German Chancellor Olaf Scholz continues to bewilder his western allies. While most European states alongside the U.S. are sending heavy weapons to embattled Ukraine, Berlin is carrying out a policy that some observers describe as “a pyramid scheme, too clever by half.”
Pillared by lies, manipulation, hesitance, the “very concerned face” expression, and self-interest, this “pyramid scheme” entails Scholz first promising to deliver weapons to Ukraine and then removing all the key heavy armour from the list and then making claims that an embargo on Russian gas would not help stop the war.
Meanwhile, the “too clever by half” part refers to Scholz’s belief that because his elaborate scheme involves an offer to former Soviet satellite states to send Soviet-era T-72 tanks, nobody would see through his endavors not to do anything and let Germany focus on what really matters: tallying the Eurocents saved on cheap gas supplies at the expense of others in peace.

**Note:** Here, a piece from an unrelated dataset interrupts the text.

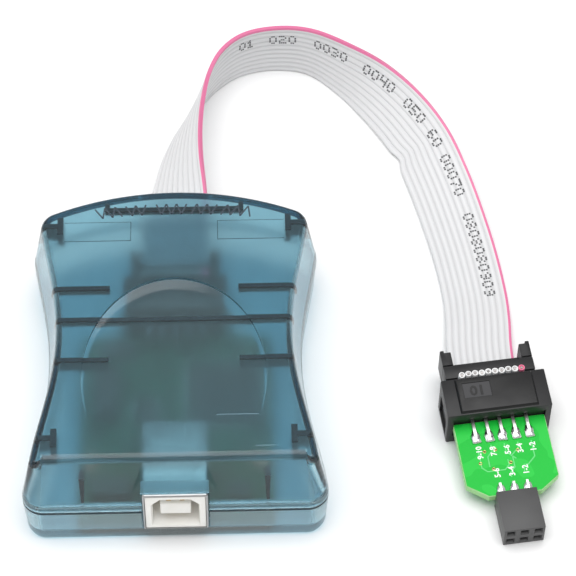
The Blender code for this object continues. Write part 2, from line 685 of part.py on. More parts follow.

Scholz’s attempt to refute the critique by playing the “World War III prevention” card would be impressive and appropriate were it not for the fact that it is difficult to prevent something that is already happening as Ukraine’s western allies are no bystanders in this war, meaning that you either send heavy equipment now to Ukraine for it to defeat or weaken Russia.
Or you just wait and send it later anyway.
While Scholz is likely capable of forging such a simple logical chain, there are grounds to suspect that he is not doing what is necessary for much more down-to-earth reasons than his concern about world peace.
In recent days, multiple sources have suggested that President Vladimir Putin may know a thing or two about Scholz, which he uses to blackmail him.
Yes, the good, old kompromat rumors are back, and, judging by Scholz’s career, it may contain peculiar episodes in it.
As a former member of the Freudenberger Kreis, the Marxist wing of the Juso university groups, in the 1970s-1980s he promoted “overcoming the capitalist economy” and “aggressive-imperialist NATO”.
Although in a 2007 interview with Der Spiegel, he, while commenting on his past, said that “the good thing is that I made almost all the mistakes once. I have them behind me”, he did not clarify what he regards those mistakes to be.
Yet, since he has been implicated in two major financial scandals as Mayor of Hamburg and Germany’s Minister of Finance, – M. M. Warburg & Co. and the Wirecard tax evasion and fraud case – it seems that one of those mistakes includes the realization that there is no need to overcome the capitalist economy if you learn how to exploit it.
While German media did not follow up on the scandals and Scholz’s role in them after the 2021 general election, some observers like Eurointelligence, headed by acclaimed journalist Wolfgang Münchau, have underscored that “we would not be surprised if Putin had more information on Scholz than the media through his many friends in the SPD and German industry.”
Other commentators like Thomas C. Theiner, a former member of the Italian Army and expert on NATO Cold War land forces and NATO Cold War defense strategy, hold a similar view, suggesting that because of the Chancellor’s continuous maneuvers, there is reason to believe that he is on Putin’s payroll – a speculative statement that, however, seems not too farfetched in a country where regional state leaders promote Gazprom’s interests, former Stasi members are represented in parties like Die Linke, and presidents befriend Russian Foreign Affairs Minister Sergey Lavrov.
Even more so since Germany is refusing to break its energy ties with Russia even though it could afford to do so. Possibly, because it might still be hoping to launch Putin’s pet project, the Nord Stream 2 pipeline, and are therefore hesitating to install LNG terminals at its entry, claiming that the water is “too shallow” there. Given that the water features in Poland’s port city of Świnoujście, which has LNG terminals, are identical, it is quite clear that it’s not just water that is shallow in Germany.
However, Scholz’s cleverly mastered, at least in his opinion, approach of not doing anything meaningful in the Russia-Ukraine war but pretending might soon come to an end.
The SPD’s coalition partners, the FDP and the Greens, are expressing growing discontent with his maneuvers, with German Foreign Minister Annalena Baerbock recently calling on the West, including Scholz, to send heavy weapons to Ukraine as fast as possible, saying that ‘now is not the time for excuses.’
The SPD’s archrival, the Christian Democratic Union, headed by Friedrich Merz, who supports sending heavy weaponry to Ukraine, is already gearing up for a response. German media has already reported that the opposition might start the no-confidence procedure as early as next week, according to Der Spiegel, thereby forcing Scholz to step down.
If Merz succeeds in dissolving the current coalition, it would no longer matter if, and what kind, of kompromat Russia may have on Scholz: tax evasion or his browser history.